I remember those “memos” I would get in my school snail-mail box. Many teachers would read in disgust in why the sender wouldn’t come and talk, instead of write a memo. I also remember those “Let’s Chat,” signed by my principal. He wanted to TALK to me in person, no email. Yes, he personalized his discussions.

Today we communicate more and talk less. We communicate daily with email, voice mail, and texting. It is almost at a point of spam with people we know professionally. We have really cut down on calling on the phone or talking personally to individual. Relationships are NOT developed on a one-way communication of email, voicemail and texting. They are enhanced. You must talk on the phone or in person to really develop a relationship. Talking is a give and take, sorta a series of emails all in one. After the point has been agreed upon, an email to remind or keep a digital file of the meeting is appropriate.

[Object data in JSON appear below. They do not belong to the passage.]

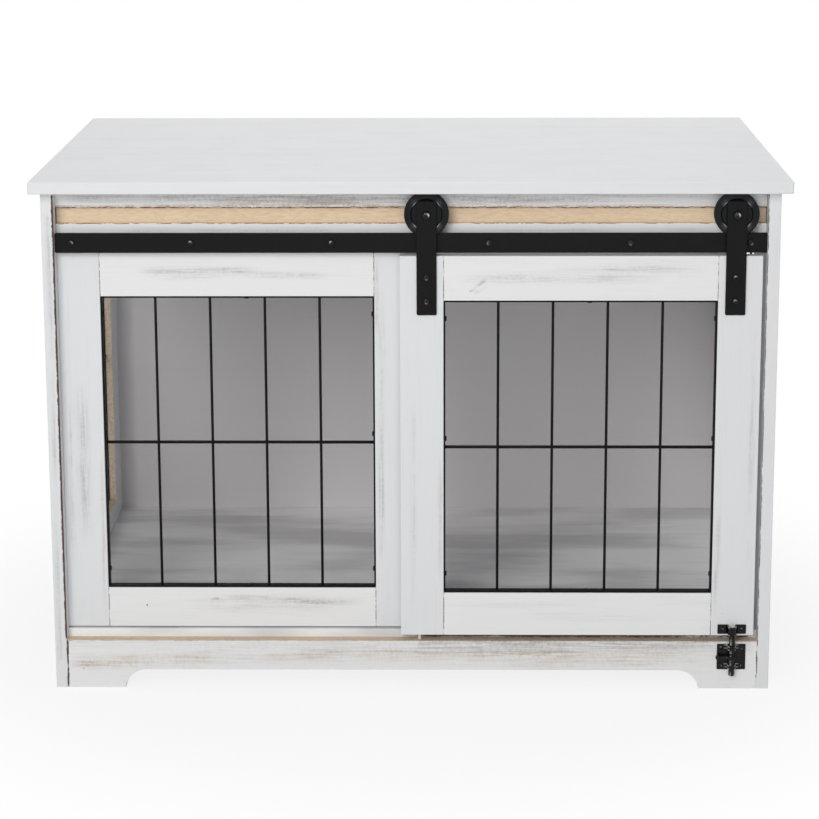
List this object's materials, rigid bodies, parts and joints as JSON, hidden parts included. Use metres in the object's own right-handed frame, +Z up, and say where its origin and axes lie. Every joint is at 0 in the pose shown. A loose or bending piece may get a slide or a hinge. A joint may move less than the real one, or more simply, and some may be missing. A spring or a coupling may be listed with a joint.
{
  "type": "pet crate",
  "caption": "Cabinet-shaped pet crate with barred windows, a barred door that slides on rollers along a flat track, and a barrel bolt.",
  "frame": {"origin": "under the middle of the top board, on the ground", "axes": "+X to the right seen from the front, +Y to the back, +Z up"},
  "size_m": [0.98, 0.62, 0.69],
  "materials": {
    "white_board": "white painted board with a worn, faintly grained surface",
    "black_steel": "satin black powder coat",
    "black_screws": "black oxide with bright worn spots",
    "bare_fittings": "zinc",
    "dowel_wood": "plain beech",
    "guide_plastic": "pale nylon"
  },
  "bodies": {
    "cabinet": {"top_panel": "white_board", "left_side_panel": "white_board", "right_side_panel": "white_board", "back_panel": "white_board", "floor_panel": "white_board", "front_apron": "white_board", "rear_rail": "white_board", "header_board": "white_board", "fixed_left_stile": "white_board", "fixed_right_stile": "white_board", "fixed_top_rail": "white_board", "fixed_bottom_rail": "white_board", "fixed_grille": "black_steel", "fixed_grille_screws": "black_screws", "left_window_grille": "black_steel", "right_window_grille": "black_steel", "window_grille_screws": "black_screws", "door_track": "black_steel", "track_spacers": "black_steel", "track_bolts": "black_screws", "guide_pin": "guide_plastic", "bolt_plate": "black_steel", "bolt_plate_screws": "black_screws", "cam_locks": "bare_fittings", "cam_bolts": "bare_fittings", "dowels": "dowel_wood", "back_screws": "bare_fittings"},
    "door": {"door_left_stile": "white_board", "door_right_stile": "white_board", "door_top_rail": "white_board", "door_bottom_rail": "white_board", "door_grille": "black_steel", "door_grille_screws": "black_screws", "left_hanger_strap": "black_steel", "right_hanger_strap": "black_steel", "strap_screws": "black_screws", "left_axle_bolt": "black_screws", "right_axle_bolt": "black_screws", "axle_nuts": "black_screws", "keeper_plate": "black_steel", "keeper_screws": "black_screws"},
    "left_roller": {"left_roller": "black_steel"},
    "right_roller": {"right_roller": "black_steel"},
    "bolt_rod": {"bolt_rod": "black_steel"},
    "bolt_knob": {"bolt_knob": "black_steel"}
  },
  "joints": [
    {"name": "door_slide", "type": "slide", "parent": "cabinet", "child": "door", "axis": [-1, 0, 0], "range_m": [0, 0.44]},
    {"name": "left_roller_spin", "type": "hinge", "parent": "door", "child": "left_roller", "pos_m": [0.021, -0.281, 0.6436], "axis": [0, -1, 0], "continuous": true},
    {"name": "right_roller_spin", "type": "hinge", "parent": "door", "child": "right_roller", "pos_m": [0.421, -0.281, 0.6436], "axis": [0, -1, 0], "continuous": true},
    {"name": "bolt_slide", "type": "slide", "parent": "cabinet", "child": "bolt_rod", "axis": [0, 0, 1], "range_m": [-0.006, 0.008]},
    {"name": "bolt_turn", "type": "hinge", "parent": "bolt_rod", "child": "bolt_knob", "pos_m": [0.427, -0.2949, 0.046], "axis": [0, 0, 1], "range_deg": [0, 180]}
  ],
  "couplings": [
    {"joint": "left_roller_spin", "follows": "door_slide", "rad_per_m": 40.816},
    {"joint": "right_roller_spin", "follows": "door_slide", "rad_per_m": 40.816}
  ]
}
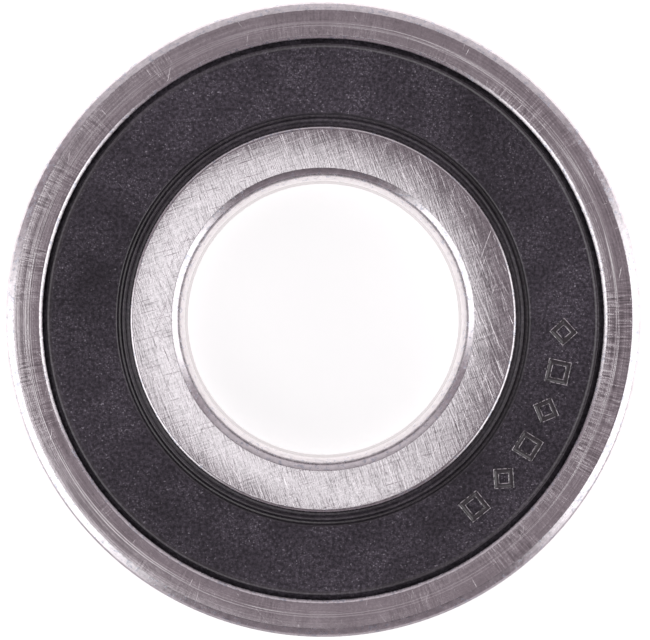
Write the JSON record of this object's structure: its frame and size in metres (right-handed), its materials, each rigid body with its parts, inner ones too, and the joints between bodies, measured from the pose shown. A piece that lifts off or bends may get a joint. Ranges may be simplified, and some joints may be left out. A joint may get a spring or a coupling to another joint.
{
  "type": "ball bearing",
  "caption": "Sealed single-row deep groove ball bearing: ground steel rings, caged balls and a rubber lip seal on each side; the inner ring turns freely.",
  "frame": {"origin": "middle of the bearing: on its axis, halfway between the two ring faces", "axes": "+Z along the bearing's axis, towards the front face; X and Y across it, with the first ball on +X"},
  "size_m": [0.08, 0.08, 0.021],
  "materials": {
    "ring_steel": "ground bearing steel with fine cross-hatched grinding marks",
    "ball_steel": "lapped and polished bearing steel",
    "cage_steel": "pressed sheet steel, oiled",
    "rivet_steel": "cold-headed steel",
    "insert_steel": "phosphated sheet steel, matte",
    "seal_rubber": "matte moulded nitrile rubber, lightly dusty"
  },
  "bodies": {
    "outer": {"outer_ring": "ring_steel", "seal_rubber_front": "seal_rubber", "seal_rubber_back": "seal_rubber", "seal_insert_front": "insert_steel", "seal_insert_back": "insert_steel"},
    "inner": {"inner_ring": "ring_steel"},
    "cage": {"cage_half_front": "cage_steel", "cage_half_back": "cage_steel", "cage_rivet_1": "rivet_steel", "cage_rivet_2": "rivet_steel", "cage_rivet_3": "rivet_steel", "cage_rivet_4": "rivet_steel", "cage_rivet_5": "rivet_steel", "cage_rivet_6": "rivet_steel", "cage_rivet_7": "rivet_steel", "cage_rivet_8": "rivet_steel"},
    "ball_1_body": {"ball_1": "ball_steel"},
    "ball_2_body": {"ball_2": "ball_steel"},
    "ball_3_body": {"ball_3": "ball_steel"},
    "ball_4_body": {"ball_4": "ball_steel"},
    "ball_5_body": {"ball_5": "ball_steel"},
    "ball_6_body": {"ball_6": "ball_steel"},
    "ball_7_body": {"ball_7": "ball_steel"},
    "ball_8_body": {"ball_8": "ball_steel"}
  },
  "joints": [
    {"name": "inner_spin", "type": "hinge", "parent": "outer", "child": "inner", "pos_m": [0, 0, 0], "axis": [0, 0, 1], "continuous": true},
    {"name": "cage_spin", "type": "hinge", "parent": "outer", "child": "cage", "pos_m": [0, 0, 0], "axis": [0, 0, 1], "continuous": true},
    {"name": "ball_1_spin", "type": "hinge", "parent": "cage", "child": "ball_1_body", "pos_m": [0.02875, 0, 0], "axis": [0, 0, 1], "continuous": true},
    {"name": "ball_2_spin", "type": "hinge", "parent": "cage", "child": "ball_2_body", "pos_m": [0.02033, 0.02033, 0], "axis": [0, 0, 1], "continuous": true},
    {"name": "ball_3_spin", "type": "hinge", "parent": "cage", "child": "ball_3_body", "pos_m": [0, 0.02875, 0], "axis": [0, 0, 1], "continuous": true},
    {"name": "ball_4_spin", "type": "hinge", "parent": "cage", "child": "ball_4_body", "pos_m": [-0.02033, 0.02033, 0], "axis": [0, 0, 1], "continuous": true},
    {"name": "ball_5_spin", "type": "hinge", "parent": "cage", "child": "ball_5_body", "pos_m": [-0.02875, 0, 0], "axis": [0, 0, 1], "continuous": true},
    {"name": "ball_6_spin", "type": "hinge", "parent": "cage", "child": "ball_6_body", "pos_m": [-0.02033, -0.02033, 0], "axis": [0, 0, 1], "continuous": true},
    {"name": "ball_7_spin", "type": "hinge", "parent": "cage", "child": "ball_7_body", "pos_m": [0, -0.02875, 0], "axis": [0, 0, 1], "continuous": true},
    {"name": "ball_8_spin", "type": "hinge", "parent": "cage", "child": "ball_8_body", "pos_m": [0.02033, -0.02033, 0], "axis": [0, 0, 1], "continuous": true}
  ],
  "couplings": [
    {"joint": "cage_spin", "follows": "inner_spin", "ratio": 0.38266},
    {"joint": "ball_1_spin", "follows": "inner_spin", "ratio": -2.0132},
    {"joint": "ball_2_spin", "follows": "inner_spin", "ratio": -2.0132},
    {"joint": "ball_3_spin", "follows": "inner_spin", "ratio": -2.0132},
    {"joint": "ball_4_spin", "follows": "inner_spin", "ratio": -2.0132},
    {"joint": "ball_5_spin", "follows": "inner_spin", "ratio": -2.0132},
    {"joint": "ball_6_spin", "follows": "inner_spin", "ratio": -2.0132},
    {"joint": "ball_7_spin", "follows": "inner_spin", "ratio": -2.0132},
    {"joint": "ball_8_spin", "follows": "inner_spin", "ratio": -2.0132}
  ]
}
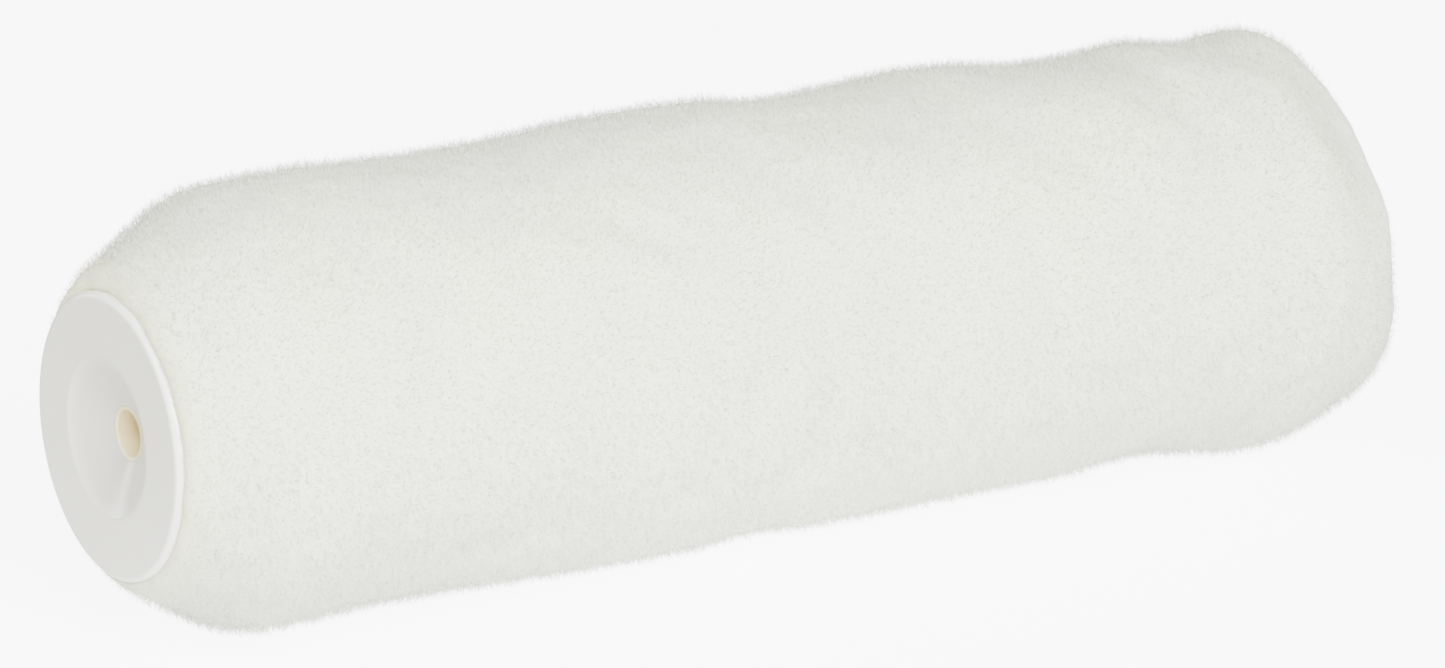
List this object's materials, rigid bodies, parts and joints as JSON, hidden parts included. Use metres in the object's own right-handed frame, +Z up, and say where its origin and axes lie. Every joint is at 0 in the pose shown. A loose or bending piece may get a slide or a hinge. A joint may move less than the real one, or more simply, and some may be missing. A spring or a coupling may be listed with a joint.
{
  "type": "paint roller refill",
  "caption": "Paint roller refill: a thick fleece sleeve on a plastic core with end caps, turning on an inner sleeve that slides over a frame's plain rod.",
  "frame": {"origin": "on the roller's axis, halfway between the outer faces of its two end caps", "axes": "+Y along the roller's axis, from the front cap to the rear cap; +Z up"},
  "size_m": [0.079, 0.254, 0.079],
  "materials": {
    "fleece": "matte",
    "knit_backing": "matte",
    "hot_melt": "satin",
    "core_plastic": "satin",
    "cap_plastic": "satin",
    "bush_plastic": "satin",
    "guide_plastic": "satin"
  },
  "bodies": {
    "axle_sleeve": {"front_bush": "bush_plastic", "guide_tube": "guide_plastic", "rear_bush": "bush_plastic"},
    "roller": {"pile": "fleece", "backing_fabric": "knit_backing", "adhesive_film": "hot_melt", "core_tube": "core_plastic", "front_cap": "cap_plastic", "rear_cap": "cap_plastic"}
  },
  "joints": [
    {"name": "roller_spin", "type": "hinge", "parent": "axle_sleeve", "child": "roller", "pos_m": [0, 0, 0], "axis": [0, 1, 0], "continuous": true}
  ]
}
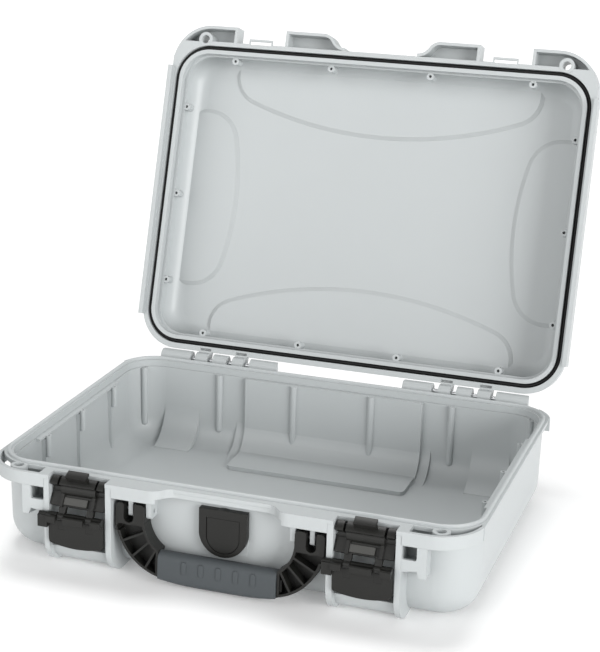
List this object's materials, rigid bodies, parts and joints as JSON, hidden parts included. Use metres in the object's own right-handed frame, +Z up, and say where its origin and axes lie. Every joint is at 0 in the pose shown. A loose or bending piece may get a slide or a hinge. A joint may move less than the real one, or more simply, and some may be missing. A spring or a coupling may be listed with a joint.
{
  "type": "hard equipment case",
  "caption": "Hard plastic carrying case standing open: deep base, gasketed lid on rear pin hinges, front draw latches, swinging handle with soft grip, shield-shaped vent and padlock eyes.",
  "frame": {"origin": "centre of the underside of the base, on the ground", "axes": "+Z up, -Y towards the latches and handle, +Y towards the hinges, +X to the right seen from the front"},
  "size_m": [0.448, 0.4867, 0.4126],
  "materials": {
    "shell": "moulded silver grey plastic, fine satin",
    "seal": "matt black seal",
    "steel": "plain steel pin",
    "dark_grey": "dark grey moulding",
    "grip": "soft blue-grey grip",
    "membrane": "white vent membrane",
    "black": "black moulding, satin"
  },
  "bodies": {
    "base": {"base_shell": "shell", "base_rim": "shell", "base_eye_left": "shell", "base_eye_right": "shell", "latch_housing_left": "shell", "latch_housing_right": "shell", "hinge_pin_left": "steel", "hinge_pin_right": "steel", "claw_pin_left": "steel", "claw_pin_right": "steel", "handle_pin_left": "steel", "handle_pin_right": "steel", "vent_bezel": "black", "vent_cover": "black", "vent_membrane": "membrane", "vent_seal": "seal", "vent_nut": "black"},
    "lid": {"lid_shell": "shell", "lid_eye_left": "shell", "lid_eye_right": "shell", "lid_gasket": "seal"},
    "handle": {"handle_frame": "black", "handle_grip": "grip"},
    "claw_left": {"latch_claw_left": "black", "lever_pin_left": "steel"},
    "lever_left": {"latch_lever_left": "black"},
    "lock_left": {"latch_lock_left": "dark_grey"},
    "claw_right": {"latch_claw_right": "black", "lever_pin_right": "steel"},
    "lever_right": {"latch_lever_right": "black"},
    "lock_right": {"latch_lock_right": "dark_grey"}
  },
  "joints": [
    {"name": "lid_hinge", "type": "hinge", "parent": "base", "child": "lid", "pos_m": [0, 0.169, 0.0848], "axis": [-1, 0, 0], "range_deg": [-107.6, 0]},
    {"name": "handle_hinge", "type": "hinge", "parent": "base", "child": "handle", "pos_m": [0, -0.1577, 0.0618], "axis": [-1, 0, 0], "range_deg": [0, 86]},
    {"name": "claw_left_hinge", "type": "hinge", "parent": "base", "child": "claw_left", "pos_m": [-0.1278, -0.162, 0.072], "axis": [-1, 0, 0], "range_deg": [0, 12]},
    {"name": "lever_left_hinge", "type": "hinge", "parent": "claw_left", "child": "lever_left", "pos_m": [-0.1278, -0.1755, 0.051], "axis": [-1, 0, 0], "range_deg": [0, 178]},
    {"name": "lock_left_slide", "type": "slide", "parent": "claw_left", "child": "lock_left", "axis": [1, 0, 0], "range_m": [0, 0.004]},
    {"name": "claw_right_hinge", "type": "hinge", "parent": "base", "child": "claw_right", "pos_m": [0.1278, -0.162, 0.072], "axis": [-1, 0, 0], "range_deg": [0, 12]},
    {"name": "lever_right_hinge", "type": "hinge", "parent": "claw_right", "child": "lever_right", "pos_m": [0.1278, -0.1755, 0.051], "axis": [-1, 0, 0], "range_deg": [0, 178]},
    {"name": "lock_right_slide", "type": "slide", "parent": "claw_right", "child": "lock_right", "axis": [1, 0, 0], "range_m": [0, 0.004]}
  ],
  "couplings": [
    {"joint": "claw_left_hinge", "follows": "lever_left_hinge", "ratio": 0.067416},
    {"joint": "claw_right_hinge", "follows": "lever_right_hinge", "ratio": 0.067416}
  ]
}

The more we personalize our discussions, the more others will listen. Yes, it takes time to talk to the individuals on a personal level. But, you can personalize the discussion to meet the needs of you and the individual. In all actuality, it might be faster. Those who have a hard time talking on the hard issues are the ones who have a problem with this. They like to “communicate” their viewpoints and really not “talk” about the issue. They want to “communicate” to the group in a “sit and get,”  model, with an “I’m in charge” mentality. Today’s education is interactive, collaborative, and one-to-one, not pushing the information on others.

Dates and events should be posted, not sent by email. There are calendars for that, Google cal and iCal are good examples of subscribing to calendar that is up-to-date.

If you are at a meeting or giving a presentation and no questions are asked, then no interaction is expected and you are not really talking to your audience. Yes, groups can be large, but the feedback from others is more important, so to personalize the message.

I make it a point to call or talk to parents and students whenever I can. If a parent or student does have a concern and emails or voicemails me, I talk to the parent and student about the concern, I personalize the discussion, because so many times it was communication issue.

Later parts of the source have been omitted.